FRANCESCO SPINI, La Stampa 2/4/2010, pag. 23, 2 aprile 2010
CAPUANO DICE ADDIO A PIAZZA AFFARI
Che la sua parabola fosse discendente era diventato chiaro un anno fa, quando gli azionisti spensero ogni italico entusiasmo preferendogli, per la guida del London Stock Exchange - il gruppo della Borsa di Londra -, addirittura un francese, Xavier Rolet. Poi, a gennaio, fu proprio il nuovo numero unno a levargli le deleghe per il post trading, creandogli sempre più il vuoto attorno. L’atteso divorzio tra l’Lse, dunque Borsa Italiana, e Massimo Capuano si è compiuto ieri, quando il manager ha rimesso tutte le cariche nel gruppo londinese, di cui era «deputy Ceo», cioè vice ad, incluso quella di amministratore delegato di Piazza Affari, che è passata invece al responsabile del Capital Markets, Raffaele Jerusalmi, che invece non lo sostituirà nel board di Londra. Capuano resterà fino a fine luglio solo nel consiglio di Piazza Affari, per garantire un passaggio soft. Ma l’ingegnere che ha accompagnato la Borsa prima nella sua privatizzazione, poi nelle braccia di Albione, è fuori.
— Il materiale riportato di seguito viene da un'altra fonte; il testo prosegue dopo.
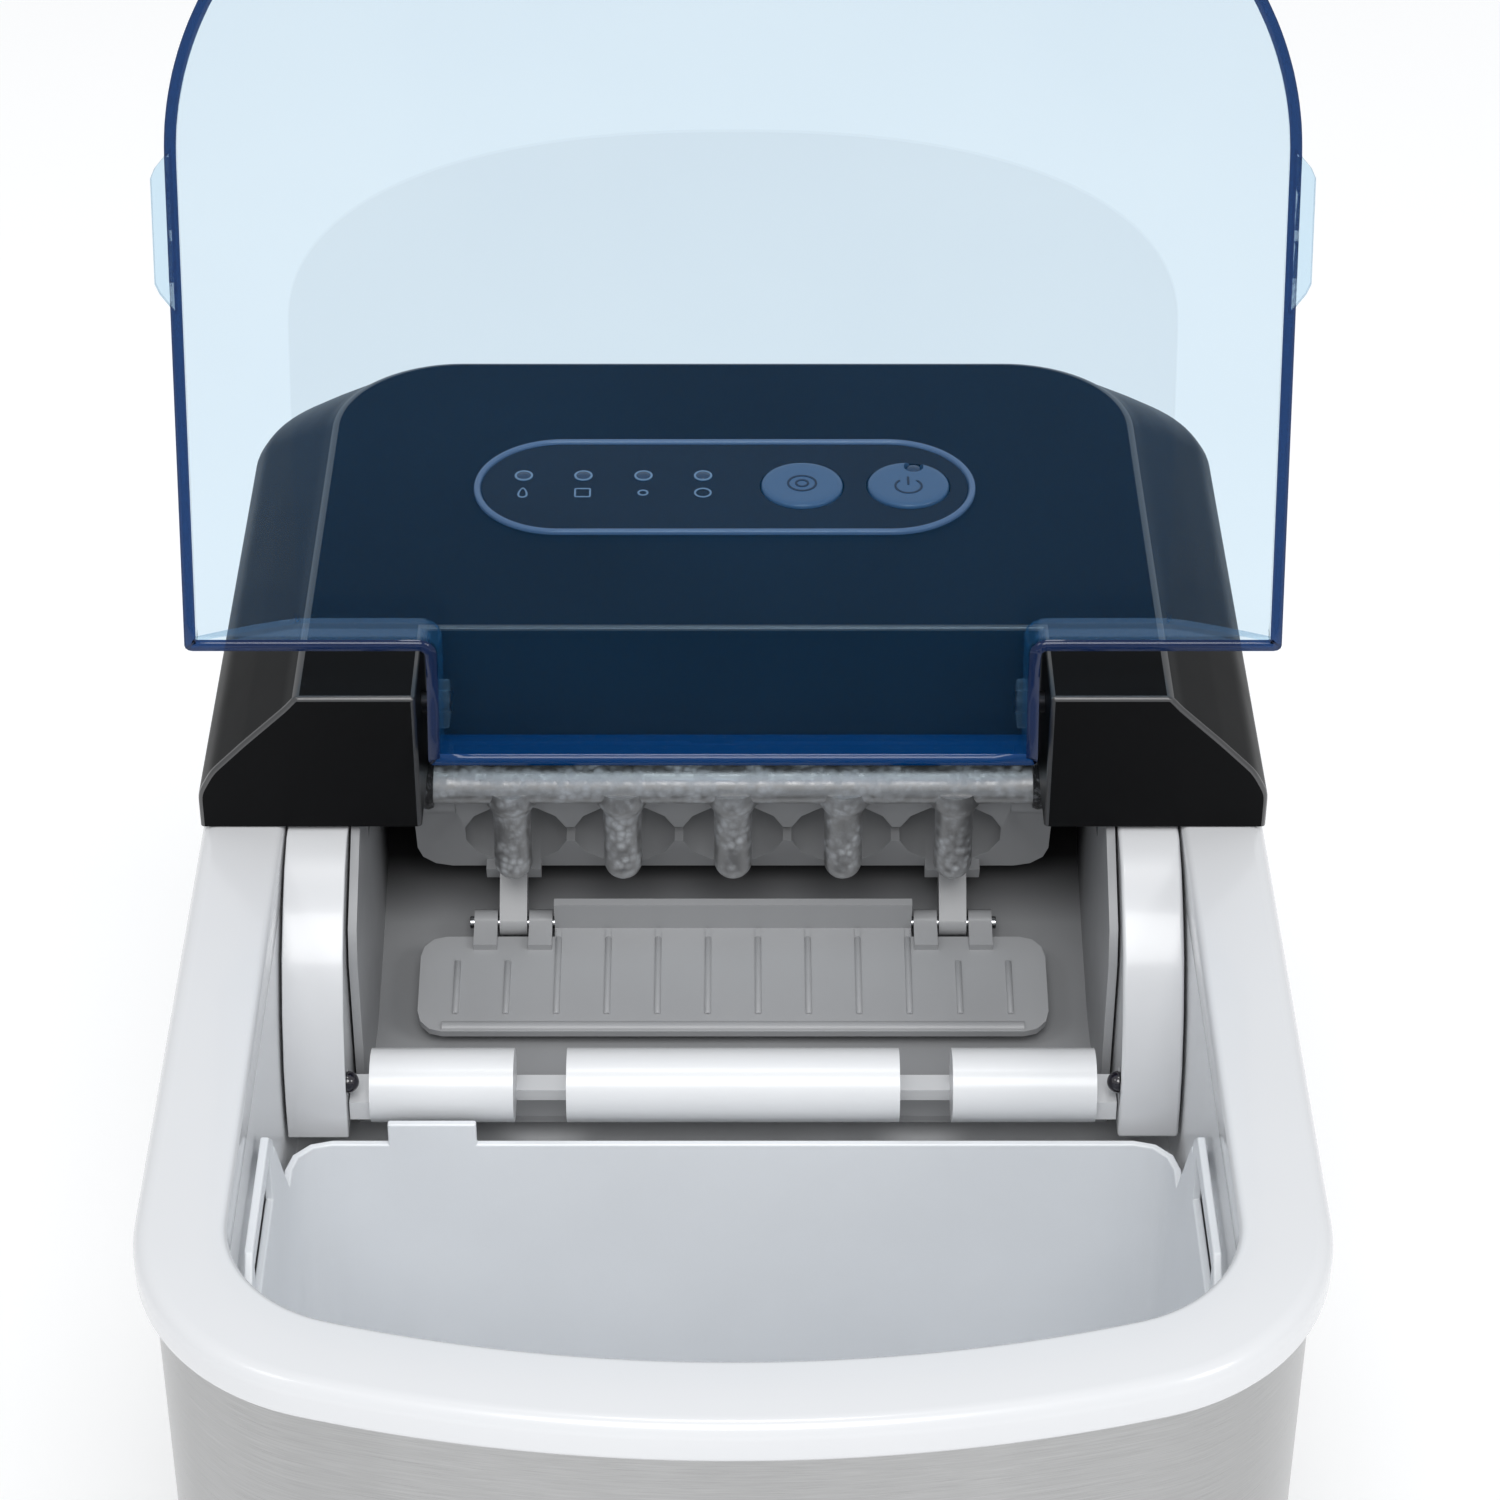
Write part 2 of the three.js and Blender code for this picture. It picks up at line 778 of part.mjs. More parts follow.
function bentTube(radius, sides) {
  const straight = rodX(radius, -bendStart - 0.5, bendStart + 0.5, tubeY, tubeZ, sides);
  return [
    straight,
    pipe(tubePath.slice(0, 4), radius, 6, sides),
    pipe(tubePath.slice(5), radius, 6, sides),
  ];
}
place('evaporator', join(...bentTube(tubeRadius, 12), ...fingers), nickel);

for (const [name, side] of [['foam_sleeve_left', -1], ['foam_sleeve_right', 1]]) {
  const path = tubePath.slice(5).map(([x, y, z]) => [side * x, y, z]);
  path[0] = [side * (bendStart + 2), tubeY, tubeZ];
  path[2] = [side * (riserX - 1.2), tubeY, rimTop - 2.6];
  path.pop();
  const inner = tubePath.slice(5).map(([x, y, z]) => [side * x, y, z]);
  const bore = tubeRadius + seam;
  place(name, cut(
    pipe(path, tubeRadius + foamThickness, 6, 12),
    pipe(inner, bore, 6, 12),
    rodX(bore, Math.min(side * 50, side * (bendStart + 0.5)),
      Math.max(side * 50, side * (bendStart + 0.5)), tubeY, tubeZ, 12),
    box(-100, 100, 0, 100, rimTop - 0.2, hoodTop),
  ), blackMatt);
}

// -------------------------------------------------------------- water tray
// Drawn level, in its freezing pose, and turned back into the harvest pose.

const trayGroup = turnedGroup(trayPivotY, trayPivotZ, trayTilt);
const cupTop = trayRim;
const cupBottom = trayRim - cupDepth;
const cups = [];
const bores = [];
for (let i = 0; i < fingerCount; i += 1) {
  const x = (i - (fingerCount - 1) / 2) * fingerPitch;
  const outerTop = cupBore + cupWall;
  cups.push(turned([
    [0, cupBottom - cupWall],
    [8, cupBottom - cupWall],
    [outerTop, cupTop - 8],
    [outerTop, cupTop - 0.5],
    [0, cupTop - 0.5],
  ], x, tubeY, 14));
  bores.push(turned([
    [0, cupBottom],
    [7.4, cupBottom],
    [cupBore, cupTop - 8],
    [cupBore, cupTop + 1],
    [0, cupTop + 1],
  ], x, tubeY, 14));
}
const fingerSpan = ((fingerCount - 1) / 2) * fingerPitch;
const hubSpan = 3.4;
const trayPlan = rounded(-trayHalf, trayHalf, trayFrontY, trayRearY, 8);
const armStart = [trayFrontY + 2, trayRim - 1];

// where the shovel pin lies while the tray is level
const restPin = [shovelPinY - trayPivotY, shovelPinZ - trayPivotZ];
const back = radians(-trayTilt);
const levelPin = [
  trayPivotY + restPin[0] * Math.cos(back) - restPin[1] * Math.sin(back),
  trayPivotZ + restPin[0] * Math.sin(back) + restPin[1] * Math.cos(back),
];
const armEye = 3.2;
function arm(x) {
  const [py, pz] = levelPin;
  const [ay, az] = armStart;
  const length = Math.hypot(py - ay, pz - az);
  const ny = (-(pz - az) / length) * armEye;
  const nz = ((py - ay) / length) * armEye;
  const profile = [
    [ay + ny, az + nz],
    [py + ny, pz + nz],
    [py - ny, pz - nz],
    [ay - ny, az - nz],
  ];
  return [
    sideProfile(profile, x - armWidth / 2, x + armWidth / 2),
    rodX(armEye, x - armWidth / 2, x + armWidth / 2, py, pz, 16),
    box(x - armWidth, x + armWidth, trayFrontY - 0.6, trayFrontY + 3, trayRim - 6, trayRim + 3),
  ];
}
const axleOut = chamberOuter + 5;
place('water_tray', cut(
  join(
    prism(trayPlan, trayRim - trayPlate, trayRim),
    ...cups,
    rodX(hubRadius, trayHalf - 10, trayHalf + hubSpan, trayPivotY, trayPivotZ, 16),
    rodX(hubRadius, -trayHalf - hubSpan, 10 - trayHalf, trayPivotY, trayPivotZ, 16),
    rodX(axleRadius, -axleOut, -trayHalf, trayPivotY, trayPivotZ, 16),
    ...arm(-armX),
    ...arm(armX),
  ),
  ...bores,
  box(-fingerSpan, fingerSpan, tubeY - 3, tubeY + 3, cupTop - 15, cupTop + 1),
  rodX(2.8, trayHalf - 8, trayHalf + hubSpan + 1, trayPivotY, trayPivotZ, 16),
  rodX(pinRadius + 0.25, -armX - armWidth, armX + armWidth, levelPin[0], levelPin[1], 12),
), grey, trayGroup);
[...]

Ieri, di fronte ai giornalisti, ha tentato in tutto i modi di dissimulare la sua amarezza. Dicendo che «dopo 12 anni a Piazza Affari» trattasi semplicemente «di cicli che finiscono, non dal punto di vista temporale, ma di progetti e di obiettivi». Poi ammette che l’addio è stato preso «di comune accordo» e «senza contrasti» con Londra, è stata una «combinazione di interessi e di opportunità». Insomma: se ne è andato e nessuno ha tentato di fermarlo. Anche perché Capuano che, con l’ex Ceo del gruppo Clara Furse (di cui era considerato il delfino, e guadagnava più di lei: ora avrà una profumata buonuscita), aveva condotto la fusione tra le due borse, era stato necessario a Rolet nei primi mesi di mandato.
Allora si trattò di completare l’integrazione, progetto che oggi si guarda bene dal rinnegare, nonostante le critiche. «Ovviamente - dice - con il senno di poi possiamo avere tutti un certo livello di ragione. Continuo però a sostenere che è stata una decisione utile, le valutazioni si devono fare in un arco temporale più ampio dei due anni e mezzo trascorsi». Tanto più che molti vantaggi del progetto, sostiene, «non si sono verificati per le difficili condizioni di mercato, ma sono certo gli obiettivi si potranno raggiungere».
Poi però arriva la crisi, cresce la concorrenza con le piattaforme alternative. Rolet taglia costi e personale. E focalizza il business sulla parte commerciale, quella che porta il grosso dei ricavi. Capuano, invece, è della vecchia scuola italiana, considera la Borsa «dualistica», in parte mercato ma che pure «deve essere per molte sue funzioni un’organizzazione istituzionale». In Italia significa informativa societaria, ammissione alle quotazioni e sorveglianza degli scambi. A Londra la cosa interessa poco. Lo stesso Capuano, per l’accentratore Rolet, è divenuto ingombrante. Anche per questo viene scelto Jerusalmi, esperto di derivati e di mercati. Più commerciale. Ieri si presenta scravattato e assicura che la sua nomina, «è un segnale di continuità». Spiega, il nuovo ad, che «il contesto esterno è molto cambiato sia a causa della crisi, sia per l’introduzione della Mifid, che ha portato dinamiche pseudo-competitive nei mercati dove noi operiamo. La sfida è giocare un ruolo in questi cambiamenti». E assicura che «se oggi fossimo da soli saremmo in una posizione molto più debole e difficile». Il primo impegno sarà il lancio il 14 aprile di un future sui dividendi. E Capuano? Le voci (che lui non commenta) lo vogliono in Consob, dove a luglio scadrà il mandato di Lamberto Cardia. Authority che dopotutto, col tempo, potrebbe anche riprendersi quelle attività istituzionali della Borsa che a Londra cominciano a considerare solo uno scomodo fardello.